The third annual Falmouth Worm Charming Championships was held in Cornwall on Sunday which saw hundreds of worms enticed up to the surface.

The skill is also known as worm grunting or worm fiddling. As a profession it’s now very rare, with the technique passed down through the generations, Cornwall Live reports.

In nature worms come to the surface when they can feel the vibrations of raindrops hitting the ground.

Birds imitate this by pecking at the ground or stamping their feet – but humans have a variety of methods including playing instruments, banging garden forks, dancing vigorously, or by simply asking very politely for the worms to surface.

This year competitors managed to charm 260 worms out of the ground – a massive increase on last year, which was held during a heatwave and only saw one solitary worm reach the surface.

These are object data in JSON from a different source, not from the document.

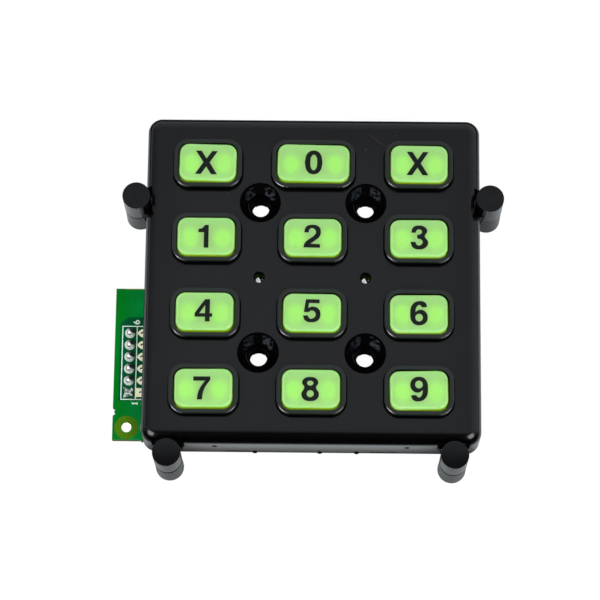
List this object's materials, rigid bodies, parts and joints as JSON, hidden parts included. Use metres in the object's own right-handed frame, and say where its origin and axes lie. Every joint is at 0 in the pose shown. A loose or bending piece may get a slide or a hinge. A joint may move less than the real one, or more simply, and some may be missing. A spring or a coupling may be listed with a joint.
{
  "type": "intercom keypad",
  "caption": "Backlit keypad for a door intercom: square black front, raised collars round translucent numbered keys, countersunk fixing recesses, edge posts and a wiring tab.",
  "frame": {"origin": "centre of the four fixing recesses, on the face that the collars stand on", "axes": "+Z out of the face towards the user, +X to the right and +Y up as the digits read"},
  "size_m": [0.0807, 0.0754, 0.015],
  "materials": {
    "front": "satin black, moulded",
    "post_cap": "satin black, moulded",
    "key": "translucent pale green, softly matt",
    "mat": "translucent pale silicone rubber",
    "pill": "carbon-filled rubber",
    "pads": "gold-plated copper",
    "board": "green solder mask over fibreglass",
    "key_light": "pale housing, clear lens",
    "status_light": "clear resin",
    "strip": "matt black",
    "terminals": "tinned",
    "solder": "bright solder",
    "chip": "matt black package, tinned leads",
    "resistor": "black glaze, tinned ends",
    "capacitor": "tan ceramic, tinned ends",
    "cover": "black, moulded",
    "screws": "zinc-plated"
  },
  "bodies": {
    "base": {"front_moulding": "front", "post_cap_left": "post_cap", "post_cap_right": "post_cap", "post_cap_lower_left": "post_cap", "post_cap_lower_right": "post_cap", "contact_mat": "mat", "contact_pads": "pads", "circuit_board": "board", "key_lights": "key_light", "status_lights": "status_light", "socket_strip": "strip", "socket_terminals": "terminals", "terminal_solder": "solder", "controller_chip": "chip", "chip_resistors": "resistor", "chip_capacitors": "capacitor", "rear_cover": "cover", "cover_screws": "screws"},
    "key_1": {"key_1": "key", "pill_1": "pill"},
    "key_2": {"key_2": "key", "pill_2": "pill"},
    "key_3": {"key_3": "key", "pill_3": "pill"},
    "key_4": {"key_4": "key", "pill_4": "pill"},
    "key_5": {"key_5": "key", "pill_5": "pill"},
    "key_6": {"key_6": "key", "pill_6": "pill"},
    "key_7": {"key_7": "key", "pill_7": "pill"},
    "key_8": {"key_8": "key", "pill_8": "pill"},
    "key_9": {"key_9": "key", "pill_9": "pill"},
    "key_0": {"key_0": "key", "pill_0": "pill"},
    "key_cancel_left": {"key_cancel_left": "key", "pill_cancel_left": "pill"},
    "key_cancel_right": {"key_cancel_right": "key", "pill_cancel_right": "pill"}
  },
  "joints": [
    {"name": "press_1", "type": "slide", "parent": "base", "child": "key_1", "axis": [0, 0, -1], "range_m": [0, 0.0012], "stiffness_N_per_m": 300, "springref_m": -0.001, "deforming": ["contact_mat"]},
    {"name": "press_2", "type": "slide", "parent": "base", "child": "key_2", "axis": [0, 0, -1], "range_m": [0, 0.0012], "stiffness_N_per_m": 300, "springref_m": -0.001, "deforming": ["contact_mat"]},
    {"name": "press_3", "type": "slide", "parent": "base", "child": "key_3", "axis": [0, 0, -1], "range_m": [0, 0.0012], "stiffness_N_per_m": 300, "springref_m": -0.001, "deforming": ["contact_mat"]},
    {"name": "press_4", "type": "slide", "parent": "base", "child": "key_4", "axis": [0, 0, -1], "range_m": [0, 0.0012], "stiffness_N_per_m": 300, "springref_m": -0.001, "deforming": ["contact_mat"]},
    {"name": "press_5", "type": "slide", "parent": "base", "child": "key_5", "axis": [0, 0, -1], "range_m": [0, 0.0012], "stiffness_N_per_m": 300, "springref_m": -0.001, "deforming": ["contact_mat"]},
    {"name": "press_6", "type": "slide", "parent": "base", "child": "key_6", "axis": [0, 0, -1], "range_m": [0, 0.0012], "stiffness_N_per_m": 300, "springref_m": -0.001, "deforming": ["contact_mat"]},
    {"name": "press_7", "type": "slide", "parent": "base", "child": "key_7", "axis": [0, 0, -1], "range_m": [0, 0.0012], "stiffness_N_per_m": 300, "springref_m": -0.001, "deforming": ["contact_mat"]},
    {"name": "press_8", "type": "slide", "parent": "base", "child": "key_8", "axis": [0, 0, -1], "range_m": [0, 0.0012], "stiffness_N_per_m": 300, "springref_m": -0.001, "deforming": ["contact_mat"]},
    {"name": "press_9", "type": "slide", "parent": "base", "child": "key_9", "axis": [0, 0, -1], "range_m": [0, 0.0012], "stiffness_N_per_m": 300, "springref_m": -0.001, "deforming": ["contact_mat"]},
    {"name": "press_0", "type": "slide", "parent": "base", "child": "key_0", "axis": [0, 0, -1], "range_m": [0, 0.0012], "stiffness_N_per_m": 300, "springref_m": -0.001, "deforming": ["contact_mat"]},
    {"name": "press_cancel_left", "type": "slide", "parent": "base", "child": "key_cancel_left", "axis": [0, 0, -1], "range_m": [0, 0.0012], "stiffness_N_per_m": 300, "springref_m": -0.001, "deforming": ["contact_mat"]},
    {"name": "press_cancel_right", "type": "slide", "parent": "base", "child": "key_cancel_right", "axis": [0, 0, -1], "range_m": [0, 0.0012], "stiffness_N_per_m": 300, "springref_m": -0.001, "deforming": ["contact_mat"]}
  ]
}
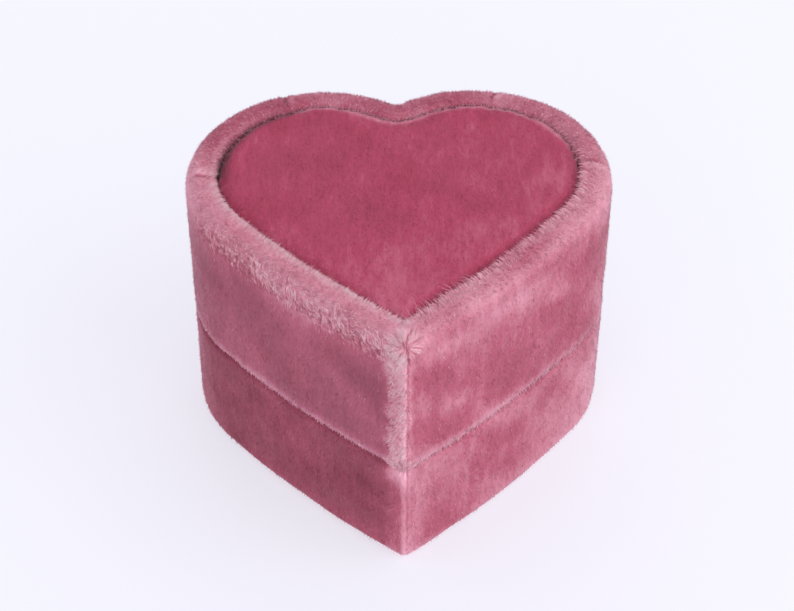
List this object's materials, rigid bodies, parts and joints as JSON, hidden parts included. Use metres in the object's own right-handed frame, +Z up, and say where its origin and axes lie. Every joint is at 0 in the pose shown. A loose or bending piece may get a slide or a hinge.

Teams are given a two-metre square plot of grass to charm worms out within 30 minutes, without digging or using mechanical tools.

Some techniques used during this year’s competition include praying to the worm gods, writing a love letter to the worms, playing the didgeridoo, and blowing into vuvuzelas.

The event, which received Arts Council and Feast funding this year, proved a major attraction with worm portraits, worm tattoos, merchandise on offer and a brass band entertaining crowds.

This year’s winning team charmed 20 worms in half an hour – but they’re far behind the current world record.

That achievement was set by 10-year-old Sophie Smith in 2009 who charmed 567 worms during Britain’s World Worm Charming Championship.

The motto of this year’s event was ‘charm, don’t harm’, with organisers reminding participants that worms are living creatures and they shouldn’t be pulled out of the ground or otherwise injured.

And while the day certainly seemed fun, if chaotic, for humans, I can only assume the worms are already bracing themselves for next year’s event.